Funeral Service Program Comes to Life at BTC
October 6, 2020
For many people, the idea of merely attending a funeral makes them uncomfortable, but a career in deathcare offers many opportunities. Blackhawk Technical College has joined with Milwaukee Area Technical College (MATC) to prepare creative, passionate, service-oriented students for a career in funeral services. Students take their general education credits at Blackhawk and then transition to MATC for their core funeral service classes.
Pictured left to right: Alex Simplot (Daley-Murphy-Wisch Funeral Home), Ann-Margaret Young (BTC), Moira Lafayette (BTC), Gabriel Schauf (MATC), Gerald Lynch (Whitcomb-Lynch Funeral Home), and Neil Schneider (Schneider Funeral Home & Crematory) at the agreement signing last spring.

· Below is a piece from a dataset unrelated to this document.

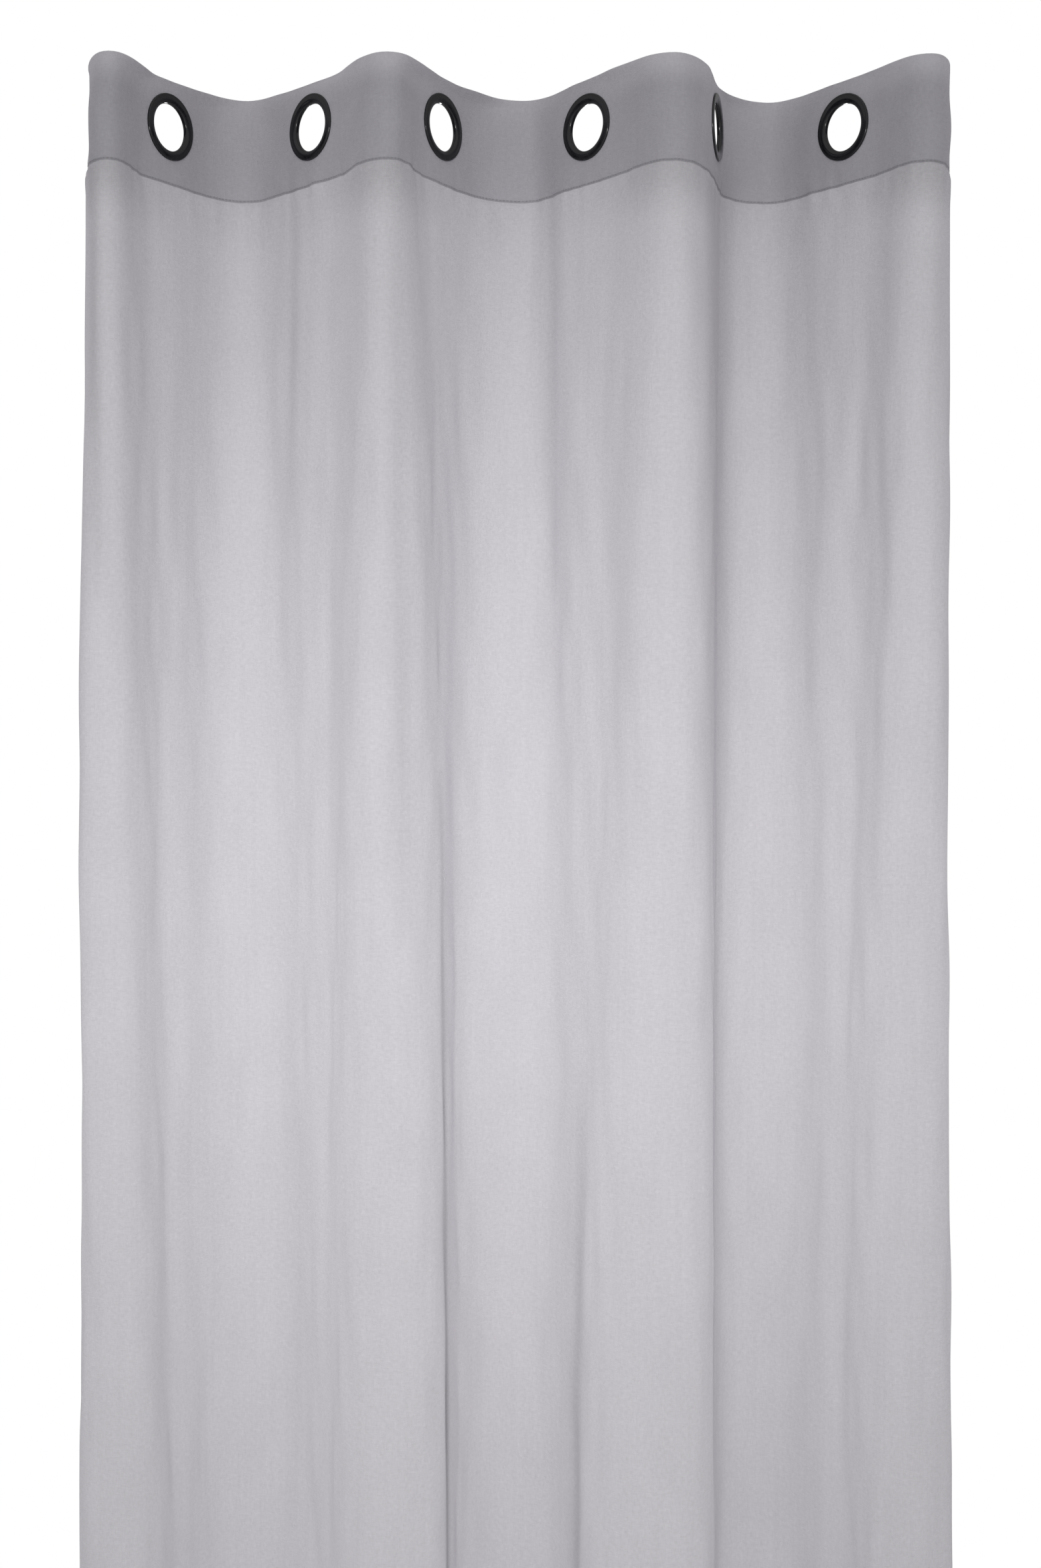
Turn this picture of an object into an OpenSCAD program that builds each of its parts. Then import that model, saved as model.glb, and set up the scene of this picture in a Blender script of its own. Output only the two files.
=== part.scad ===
// Eyelet curtain panel hanging in deep waves from a straight rod.
// Frame: +X along the rod, +Z up, front (room side) towards -Y.
// Origin on the line through the eyelet centres, half way along the row.
// The cloth is split at the seven folds into eight upright strips, so that
// each strip with its eyelet can swing as the curtain is drawn.

/* [Panel] */
// Finished height, top edge to bottom edge (mm)
drop = 2600; // [1200:10:3200]
// First to last eyelet along the rod, as hung (mm)
rod_span = 724; // [560:1:900]
// Cloth thickness (mm)
cloth_t = 0.8; // [0.4:0.1:1.5]
// Cloth beyond the first and the last eyelet (mm)
end_flap = 63; // [45:1:80]

/* [Folds] */
// How far the tallest front fold stands in front of the rod line (mm)
front_depth = 77; // [50:1:110]
// How far the deepest rear fold stands behind the rod line (mm)
rear_depth = 60; // [40:1:90]
// Roundness of the folds, as a share of each half fold
fold_ease = 0.4; // [0.25:0.05:0.6]
// Straight cloth each side of an eyelet centre (mm)
flat_half = 30; // [29:1:40]
// Slit between two strips at a fold (mm)
fold_slit = 0.6; // [0.2:0.1:1.5]

/* [Header] */
// Height of the doubled header (mm)
header_h = 90.5; // [75:0.5:130]
// Eyelet centre below the top edge (mm)
eyelet_drop = 40.5; // [34:0.5:60]
// Thickness of the stiffening tape inside the header (mm)
tape_t = 0.6; // [0.3:0.1:1.2]
// How far the tape stops short of the header's edges (mm)
tape_inset = 3; // [1:0.5:8]

/* [Eyelets] */
// Radius of the opening for the rod (mm)
bore_r = 20; // [15:0.5:25]
// Outer radius of both eyelet halves (mm)
ring_r = 28.5; // [24:0.5:34]
// Wall of the barrel that passes through the cloth (mm)
barrel_wall = 1.5; // [1:0.1:2.5]
// Height of the front half's flange (mm)
flange_h = 2.8; // [1.5:0.1:5]
// Width of the rounding from the flange into the opening (mm)
lip_w = 4.5; // [2:0.5:6]
// Depth of the rounding from the flange into the opening (mm)
lip_h = 3; // [1.5:0.1:3.2]
// Radius of the flange's outer edge (mm)
rim_r = 1.2; // [0.5:0.1:1.5]
// Height of the rear half's flange (mm)
back_flange_h = 2.2; // [1.2:0.1:4]

/* [Hems] */
// Height of the bottom hem (mm)
hem_h = 80; // [30:1:150]
// Width of the side hems (mm)
side_hem_w = 18; // [8:1:30]
// Turned-in thickness of a hem behind the face cloth (mm)
hem_t = 1.6; // [0.6:0.1:3]

/* [Label] */
// Width of the blank care label (mm)
label_w = 28; // [15:1:50]
// Height of the care label (mm)
label_h = 46; // [25:1:80]
// Thickness of the care label (mm)
label_t = 0.4; // [0.2:0.1:0.8]
// Height of the label's lower edge above the curtain's bottom (mm)
label_up = 120; // [90:1:400]

/* [Hidden] */
$fn = 96;
// clearance between sewn or clipped layers
gap = 0.02;
// clear ring between the barrel and the hole punched for it
punch_gap = 0.5;
// length of each strip's end that runs square to its end face
square_end = 0.5;
steps = 8;
strips = 8;

// eyelet centres and fold tops, as shares of rod_span
eyelet_share = [0, 0.083, 0.251, 0.407, 0.579, 0.733, 0.884, 1];
fold_share = [0.023, 0.164, 0.351, 0.504, 0.675, 0.801, 0.970];
// fold tops as shares of front_depth (front folds) or rear_depth (rear folds)
fold_reach = [1, 0.92, 1, 0.93, 0.95, 1, 0.92];
// direction of the cloth at each eyelet, seen from above, from +X towards +Y
flank = [-90, 57, -47, 58, -48, 76, -50, 90];

eyelet_x = [for (s = eyelet_share) (s - 0.5) * rod_span];
fold_at = [for (k = [0 : strips - 2]) [
    (fold_share[k] - 0.5) * rod_span,
    k % 2 == 0 ? -front_depth * fold_reach[k] : rear_depth * fold_reach[k]
]];

z_top = eyelet_drop;
z_bottom = z_top - drop;
z_seam = z_top - header_h;
z_hem = z_bottom + hem_h;

// depths of the layers, counted from the cloth's middle towards the front
face_front = cloth_t / 2;
face_back = -cloth_t / 2;
tape_front = face_back - gap;
tape_back = tape_front - tape_t;
facing_front = tape_back - gap;
facing_back = facing_front - cloth_t;
hem_front = face_back - gap;
hem_back = hem_front - hem_t;
label_front = hem_back - gap;
label_back = label_front - label_t;

barrel_r = bore_r + barrel_wall;
punch_r = barrel_r + punch_gap;
ring_back = facing_back - gap - back_flange_h;
barrel_back = ring_back + 0.4;

function unit(v) = v / norm(v);
function bezier(a, b, c, d, t) =
    pow(1 - t, 3) * a + 3 * pow(1 - t, 2) * t * b + 3 * (1 - t) * t * t * c + pow(t, 3) * d;

// cloth's path from eyelet i to the top of fold k, way +1 or -1 along it
function half_fold(i, k, way) =
    let (
        run = way * [cos(flank[i]), sin(flank[i])],
        start = [eyelet_x[i], 0] + run * flat_half,
        end = fold_at[k] - way * [fold_slit / 2, 0],
        reach = norm(end - start) * fold_ease
    )
    concat(
        [for (j = [0 : steps - 1])
            bezier(start, start + run * reach, end - way * [reach, 0], end, j / steps)],
        [end - way * [square_end, 0], end]
    );

function flip(p) = [for (j = [len(p) - 1 : -1 : 0]) p[j]];

// whole path of strip i, left to right
function strip_path(i) = concat(
    i == 0 ? [[eyelet_x[i], end_flap]] : flip(half_fold(i, i - 1, -1)),
    i == strips - 1 ? [[eyelet_x[i], end_flap]] : half_fold(i, i, 1)
);

// path of a band of width w at the free side edge of strip i
function edge_path(i, w) =
    let (p = [[eyelet_x[i], end_flap], [eyelet_x[i], end_flap - w]])
    i == 0 ? p : flip(p);

function heading(p, j) = unit(p[min(j + 1, len(p) - 1)] - p[max(j - 1, 0)]);
function shifted(p, d) =
    [for (j = [0 : len(p) - 1]) let (h = heading(p, j)) p[j] + d * [h[1], -h[0]]];

// upright sheet along path p, between two depths and two heights
module sheet(p, back, front, z_low, z_high) {
    translate([0, 0, z_low])
        linear_extrude(height = z_high - z_low)
            polygon(concat(shifted(p, back), flip(shifted(p, front))));
}

// eyelet i's own frame: +Z out of the cloth's front face
module at_eyelet(i) {
    translate([eyelet_x[i], 0, 0])
        rotate([0, 0, flank[i]])
            rotate([90, 0, 0])
                children();
}

module punch(i) {
    at_eyelet(i)
        cylinder(r = punch_r, h = 40, center = true);
}

module panel(i) {
    color([0.78, 0.77, 0.78])
        difference() {
            sheet(strip_path(i), face_back, face_front, z_bottom, z_top);
            punch(i);
        }
}

module header_facing(i) {
    color([0.70, 0.69, 0.70])
        difference() {
            sheet(strip_path(i), facing_back, facing_front, z_seam, z_top);
            punch(i);
        }
}

module header_tape(i) {
    color([0.93, 0.93, 0.90])
        difference() {
            sheet(strip_path(i), tape_back, tape_front, z_seam + tape_inset, z_top - tape_inset);
            punch(i);
        }
}

module bottom_hem(i) {
    color([0.72, 0.71, 0.72])
        sheet(strip_path(i), hem_back, hem_front, z_bottom, z_hem);
}

module side_hem(i) {
    color([0.72, 0.71, 0.72])
        sheet(edge_path(i, side_hem_w), hem_back, hem_front, z_hem + gap, z_seam - gap);
}

// front half: flange that rounds into the opening, barrel through the cloth
module front_ring(i) {
    rise = face_front + gap;
    crown = rise + flange_h;
    lip = [for (a = [0 : 15 : 90]) [bore_r + lip_w * (1 - cos(a)), crown - lip_h * (1 - sin(a))]];
    rim = [for (a = [90 : -22.5 : 0]) [ring_r - rim_r * (1 - cos(a)), crown - rim_r * (1 - sin(a))]];
    color([0.16, 0.16, 0.17])
        at_eyelet(i)
            rotate_extrude()
                polygon(concat(
                    [[barrel_r, rise], [barrel_r, barrel_back], [bore_r, barrel_back]],
                    lip, rim, [[ring_r, rise]]
                ));
}

// rear half: clipped round the barrel's end, flat against the facing
module rear_ring(i) {
    inner = barrel_r + gap;
    low = facing_back - gap;
    color([0.16, 0.16, 0.17])
        at_eyelet(i)
            rotate_extrude()
                polygon([
                    [inner, low], [ring_r, low], [ring_r, low - 0.3 * back_flange_h],
                    [ring_r - 0.9, low - 0.75 * back_flange_h],
                    [ring_r - 2.6, ring_back], [inner + 0.8, ring_back],
                    [inner, ring_back + 0.4]
                ]);
}

module care_label() {
    last = strips - 1;
    color([0.97, 0.97, 0.96])
        sheet(edge_path(last, label_w), label_back, label_front,
            z_bottom + label_up, z_bottom + label_up + label_h);
}

module panel_1() { panel(0); }
module panel_2() { panel(1); }
module panel_3() { panel(2); }
module panel_4() { panel(3); }
module panel_5() { panel(4); }
module panel_6() { panel(5); }
module panel_7() { panel(6); }
module panel_8() { panel(7); }
module header_facing_1() { header_facing(0); }
module header_facing_2() { header_facing(1); }
module header_facing_3() { header_facing(2); }
module header_facing_4() { header_facing(3); }
module header_facing_5() { header_facing(4); }
module header_facing_6() { header_facing(5); }
module header_facing_7() { header_facing(6); }
module header_facing_8() { header_facing(7); }
module header_tape_1() { header_tape(0); }
module header_tape_2() { header_tape(1); }
module header_tape_3() { header_tape(2); }
module header_tape_4() { header_tape(3); }
module header_tape_5() { header_tape(4); }
module header_tape_6() { header_tape(5); }
module header_tape_7() { header_tape(6); }
module header_tape_8() { header_tape(7); }
module front_ring_1() { front_ring(0); }
module front_ring_2() { front_ring(1); }
module front_ring_3() { front_ring(2); }
module front_ring_4() { front_ring(3); }
module front_ring_5() { front_ring(4); }
module front_ring_6() { front_ring(5); }
module front_ring_7() { front_ring(6); }
module front_ring_8() { front_ring(7); }
module rear_ring_1() { rear_ring(0); }
module rear_ring_2() { rear_ring(1); }
module rear_ring_3() { rear_ring(2); }
module rear_ring_4() { rear_ring(3); }
module rear_ring_5() { rear_ring(4); }
module rear_ring_6() { rear_ring(5); }
module rear_ring_7() { rear_ring(6); }
module rear_ring_8() { rear_ring(7); }
module bottom_hem_1() { bottom_hem(0); }
module bottom_hem_2() { bottom_hem(1); }
module bottom_hem_3() { bottom_hem(2); }
module bottom_hem_4() { bottom_hem(3); }
module bottom_hem_5() { bottom_hem(4); }
module bottom_hem_6() { bottom_hem(5); }
module bottom_hem_7() { bottom_hem(6); }
module bottom_hem_8() { bottom_hem(7); }
module side_hem_left() { side_hem(0); }
module side_hem_right() { side_hem(7); }

panel_1();
panel_2();
panel_3();
panel_4();
panel_5();
panel_6();
panel_7();
panel_8();
header_facing_1();
header_facing_2();
header_facing_3();
header_facing_4();
header_facing_5();
header_facing_6();
header_facing_7();
header_facing_8();
header_tape_1();
header_tape_2();
header_tape_3();
header_tape_4();
header_tape_5();
header_tape_6();
header_tape_7();
header_tape_8();
front_ring_1();
front_ring_2();
front_ring_3();
front_ring_4();
front_ring_5();
front_ring_6();
front_ring_7();
front_ring_8();
rear_ring_1();
rear_ring_2();
rear_ring_3();
rear_ring_4();
rear_ring_5();
rear_ring_6();
rear_ring_7();
rear_ring_8();
bottom_hem_1();
bottom_hem_2();
bottom_hem_3();
bottom_hem_4();
bottom_hem_5();
bottom_hem_6();
bottom_hem_7();
bottom_hem_8();
side_hem_left();
side_hem_right();
care_label();
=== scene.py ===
import math

import bpy
import numpy as np
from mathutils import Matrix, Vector


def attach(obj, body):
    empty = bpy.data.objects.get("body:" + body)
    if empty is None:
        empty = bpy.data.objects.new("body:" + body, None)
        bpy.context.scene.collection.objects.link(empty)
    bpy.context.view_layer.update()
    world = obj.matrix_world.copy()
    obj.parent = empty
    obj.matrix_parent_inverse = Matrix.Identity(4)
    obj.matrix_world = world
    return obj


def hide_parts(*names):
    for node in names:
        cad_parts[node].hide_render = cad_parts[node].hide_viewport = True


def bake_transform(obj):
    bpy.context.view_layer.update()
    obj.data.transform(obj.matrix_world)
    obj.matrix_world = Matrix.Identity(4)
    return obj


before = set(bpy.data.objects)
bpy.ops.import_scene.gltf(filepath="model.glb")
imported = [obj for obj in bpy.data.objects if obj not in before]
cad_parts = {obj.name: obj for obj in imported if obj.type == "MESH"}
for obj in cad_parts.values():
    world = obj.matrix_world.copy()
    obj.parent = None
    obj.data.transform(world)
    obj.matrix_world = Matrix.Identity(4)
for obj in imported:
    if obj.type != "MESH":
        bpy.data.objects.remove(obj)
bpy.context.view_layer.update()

# ---------------------------------------------------------------- the cloth's plan
# Lengths are millimetres until a mesh is made. Plan coordinates are (x, y): x along the
# rod and y to the back, so a front fold has a negative y.
TOP_Z, SEAM_Z = 40.5, -50.0             # top edge, header's stitched line
HEM_Z, BOTTOM_Z = -2479.5, -2559.5      # hem's stitched line, bottom edge
END_FLAP = 63.0                         # cloth beyond the first and the last eyelet
RING_R, BORE_R = 28.5, 20.0             # an eyelet's outer radius, and its opening's
HOLE_R = 23.2                           # hole punched in the cloth for an eyelet
EYELETS = [-362.0, -301.9, -180.3, -67.3, 57.2, 168.7, 278.0, 362.0]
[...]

Each year, the demand for funeral professionals continues to grow nationwide. The field seeks individuals with a desire to help honor and memorialize the deceased while developing new and innovative ways to do so. Among other things, funeral directors work as: embalmers and reconstructive artists - preparing the deceased and creating an opportunity for loved ones to say goodbye, grief counselors - hearing about the family’s challenges and supporting them in their grief journey, and event planners - creating unique and personalized funeral and memorial services for families.
Deathcare requires people who are both artistically and scientifically minded. In the arts field, students study psychology, grief, ethics, marketing, and management. In the scientific field, students study funeral chemistry, pathology, microbiology, embalming, and restorative art.
At MATC, the program is overseen by Funeral Service Program Coordinator Gabriel Schauf who has been a licensed funeral director in Wisconsin and Minnesota since 2006. Gabriel was led to the funeral service industry in college where he was studying acting. A friend convinced him to give funeral service a try and he never looked back.
“Since the start of my career,” he said, “I have found a high level of passion for this profession and am always seeking new ways to connect, learn, and do more within it.” Outside of school he owns his own motorcycle urn company, EtURNal Ride (www.eturnalride.com), and hosts a funeral podcast for the National Funeral Directors Association called ‘A Brush with Death’ (www.nfda.org/podcast).
The benefit of a shared program like this is that students can stay close to home and work as apprentices at local Green and Rock County funeral homes while preparing to join MATC for their year of technical funeral courses. Furthermore, the guesswork that would typically take place when a student transfers is resolved with the pipeline between Blackhawk and MATC. This will help students move more efficiently from their general coursework to their program coursework.
Funeral Service courses are a blend of lecture, hands-on, labs, and field experience work that provides a well-rounded experience. “Beyond our required curriculum,” Gabriel explained, “we also include advanced learning opportunities to develop specialized skills sought out by employers including cremation, arranger, and celebrant training. We also collaborate with local funeral professionals to provide further insight into the profession through tours, demonstrations, guest speakers, and professional education and networking events.”
Every accredited funeral service program across the country teaches the same curriculum and the students have to successfully pass the same National Board Exam regardless of what school they attended. At MATC, the combination of smaller class sizes, dedicated faculty, a constantly developing curriculum and program, and local professional support provides students with a great learning experience that includes everything they need to be prepared for a successful career in funeral service pending completion of the National Board Exam and State Board Exam.
For those interested in seeing if funeral services might be right for them, anyone with a high school diploma or equivalent can work as a funeral director’s apprentice in the state of Wisconsin. To do so, students take a 16-hour apprentice course that covers all of the things a funeral director’s apprentice would have to be aware of/responsible for during their time of employment. This course is offered multiple times throughout the year at MATC. Now, students trying to determine their future after graduating high school or individuals who might be investigating a second career can get the experience they need to determine if this is the career for them.